Give us some privacy? I ask with thoughtspeak, our ability to communicate telepathically using the implant in my head. It’s rare, cutting-edge tech, supposedly unhackable, though I don’t toggle it on much, traditionalist that I am.
Scrambling regimes engaged, he responds.
Good, now we can talk. I’ve made a habit of not speaking my mind unless signal scrambling is active to disrupt any nearby eavesdropping tech. It’s not paranoia to assume all my communications are being monitored when most of them are.
“Just keep your eyes open,” I say, “in case Enforcement has any surprises for us.”
“I monitored the situation with Reclaimer Brady. Do you suspect additional treachery?”
“More than the usual? I don’t know, maybe, something’s seriously off about this mission.” Deep sigh, resisting the urge to pace. “Bloody politics. They’ve put DSS in charge of what should be our operation to run. My gut tells me we’re going to be used. Badly.”
“Your gut is usually correct.”
I stifle a smile. “Let’s hear it.”
“Eighty-nine-point-three percent success in predicting future outcomes.”
“Just tell me when I’m wrong, all right?”
“I alre
ady do,” he says. “I will be vigilant for evidence of treachery.”
“Be careful about using that word.”
“Would you prefer I call it operational discretion?”
That draws a smile. “You know what I mean.”
“I do. You neglected to take your medications today.”
“Yeah?” Insufferable… I pause and step back, take a deep breath. Just let it go. Taking a reflexive look around the launch bay, I ask, “What do you think?”
“We should not be here.”
I start pacing. “Your turn to explain.”
“Operation Lost Angel has nothing to do with reclamation. No resources are allocated toward radiation cleanup, environmental restoration, or community reconstruction. Reclamation protocols stipulating cooperation with zone residents and their representatives are also not in effect: the city council has not endorsed the use of federal resources attached to this operation.”
“So why are we here?” I prompt. “The Shanghai flu?”
“I possess insufficient data to support a conclusion.”
I stop pacing and face him. “That’s never stopped you before.”
“True, but I have been unable to corroborate the statistics being promulgated by the Department of Health and Human Services regarding the outbreak in Los Angeles.”
“And the big picture?”
“The body of evidence supports the hypothesis that the acquisition and consolidation of political and economic power drive most policymaking at the highest levels of the Maxwell Administration. Despite the stated goals of disease vector containment and humanitarian relief, this operation will likely conform to this pattern of intent.”
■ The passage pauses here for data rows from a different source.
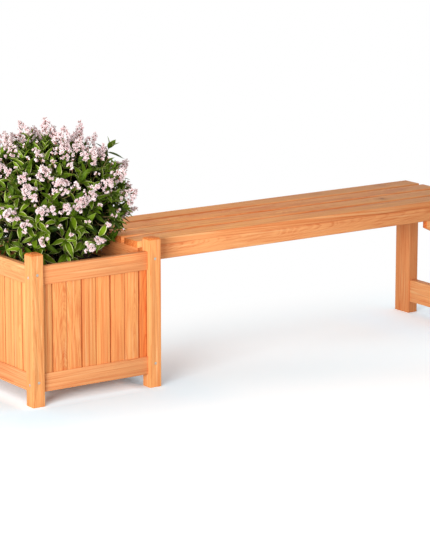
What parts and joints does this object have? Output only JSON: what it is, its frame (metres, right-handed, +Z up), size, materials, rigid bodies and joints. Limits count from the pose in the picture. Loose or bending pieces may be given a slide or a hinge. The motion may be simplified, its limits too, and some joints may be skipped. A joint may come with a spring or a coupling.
{
  "type": "bench with planter",
  "caption": "Slatted softwood garden bench carried at one end by a square boarded planter with a flowering shrub and at the other by a leg frame",
  "frame": {"origin": "On the ground, under the middle of the bounding box, which the shrub's crown widens past the planter on three sides.", "axes": "+X runs along the bench from the planter to the leg frame, +Y from the front to the back, +Z up."},
  "size_m": [1.6992, 0.4796, 0.7908],
  "materials": {
    "post_timber": "oiled",
    "panel_timber": "oiled",
    "bench_timber": "oiled",
    "hidden_timber": "oiled",
    "steel": "zinc plated",
    "soil": "moist earth",
    "plant": "leaves and blossom"
  },
  "bodies": {
    "root": {"apron_back": "bench_timber", "apron_front": "bench_timber", "bearer_1": "bench_timber", "bearer_2": "bench_timber", "bearer_3": "bench_timber", "board_back_1": "panel_timber", "board_back_2": "panel_timber", "board_back_3": "panel_timber", "board_back_4": "panel_timber", "board_back_5": "panel_timber", "board_front_1": "panel_timber", "board_front_2": "panel_timber", "board_front_3": "panel_timber", "board_front_4": "panel_timber", "board_front_5": "panel_timber", "board_left_1": "panel_timber", "board_left_2": "panel_timber", "board_left_3": "panel_timber", "board_left_4": "panel_timber", "board_left_5": "panel_timber", "board_right_1": "panel_timber", "board_right_2": "panel_timber", "board_right_3": "panel_timber", "board_right_4": "panel_timber", "board_right_5": "panel_timber", "brace_back": "bench_timber", "brace_front": "bench_timber", "coach_screw_1": "steel", "coach_screw_2": "steel", "cross_rail": "bench_timber", "floor_batten_back": "hidden_timber", "floor_batten_front": "hidden_timber", "floor_slat_1": "hidden_timber", "floor_slat_2": "hidden_timber", "floor_slat_3": "hidden_timber", "floor_slat_4": "hidden_timber", "leg_back": "bench_timber", "leg_front": "bench_timber", "post_back_left": "post_timber", "post_back_right": "post_timber", "post_front_left": "post_timber", "post_front_right": "post_timber", "rail_back_bottom": "panel_timber", "rail_back_top": "panel_timber", "rail_front_bottom": "panel_timber", "rail_front_top": "panel_timber", "rail_left_bottom": "panel_timber", "rail_left_top": "panel_timber", "rail_right_bottom": "panel_timber", "rail_right_top": "panel_timber", "seat_slat_1": "bench_timber", "seat_slat_2": "bench_timber", "seat_slat_3": "bench_timber", "seat_slat_4": "bench_timber", "shrub": "plant", "soil": "soil", "stretcher": "bench_timber", "washer_1": "steel", "washer_2": "steel"}
  },
  "joints": []
}
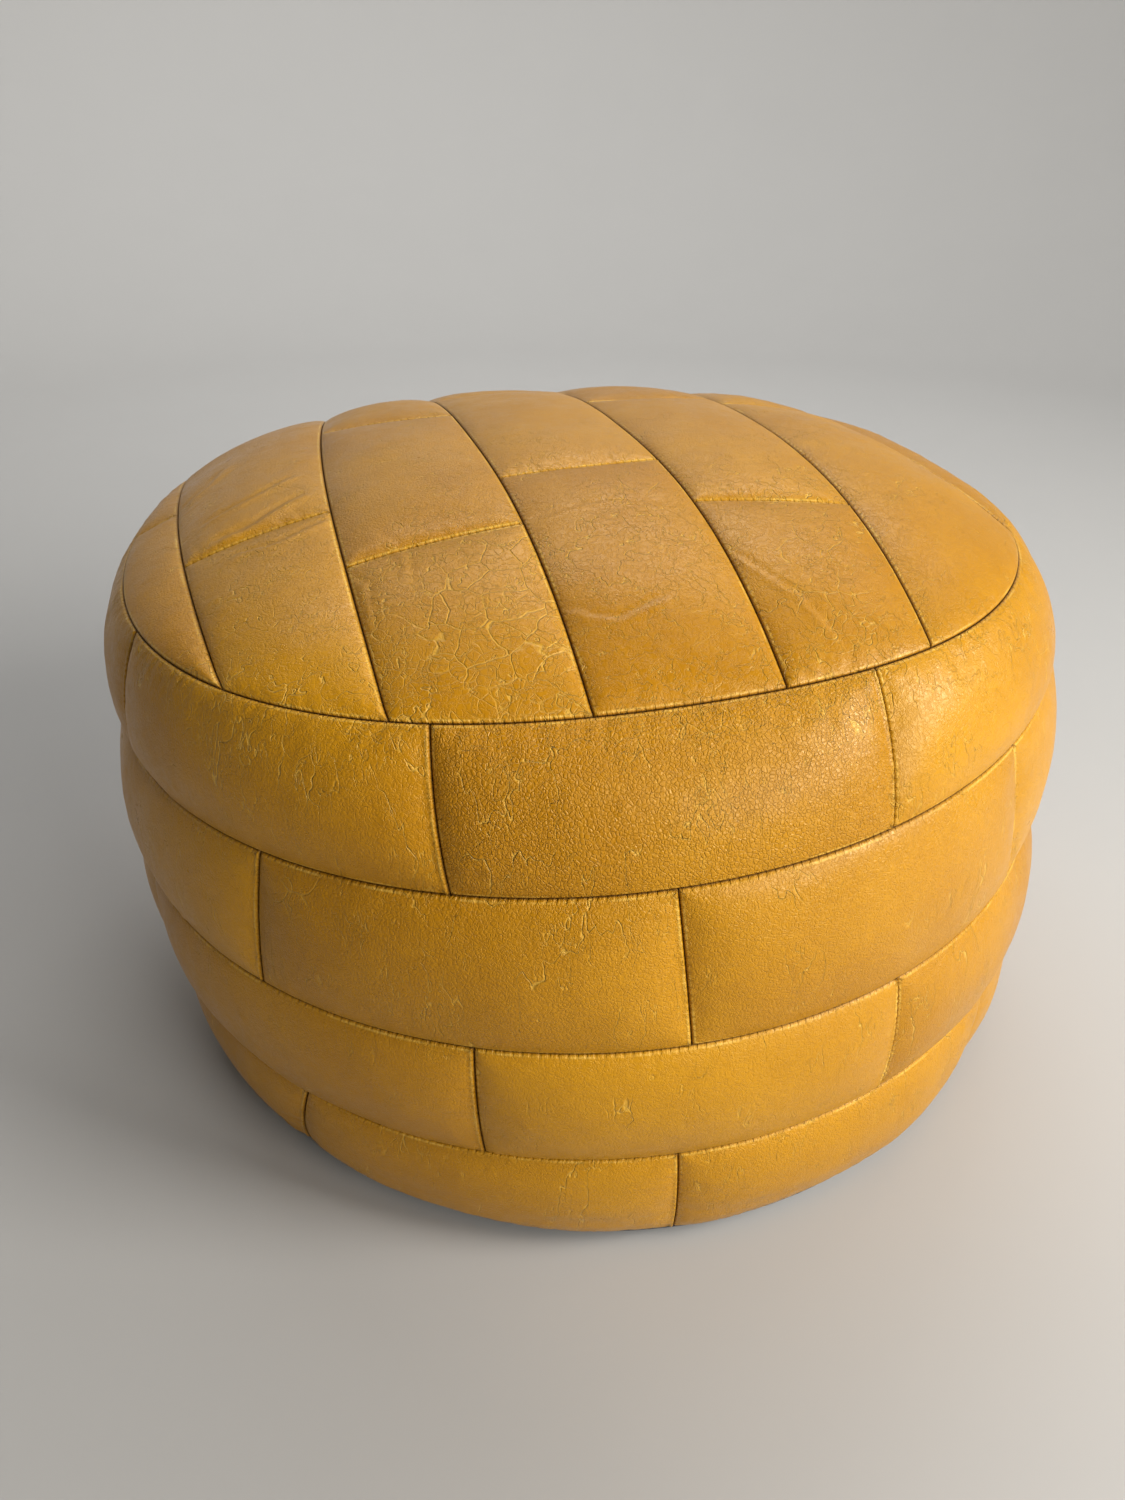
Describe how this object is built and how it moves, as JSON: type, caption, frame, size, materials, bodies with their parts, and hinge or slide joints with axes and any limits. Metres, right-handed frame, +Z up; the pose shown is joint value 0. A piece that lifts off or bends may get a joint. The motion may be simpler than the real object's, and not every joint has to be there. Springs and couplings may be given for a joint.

I frown down at the deck. “And if genuine humanitarian efforts get in the way?”
“Operational discretion.”
“Yeah. See you on the ground.” I turn and stride from the bay.
Moving forward, the headache reminds me again that I’m still alive. I’m trying not to take the meds they keep foisting on me – make it harder to think, harder to lead. A drink would be better. Can’t carry a flask into a combat theater, though. I swear I will shoot the first person in the face who gives me crap today. About anything.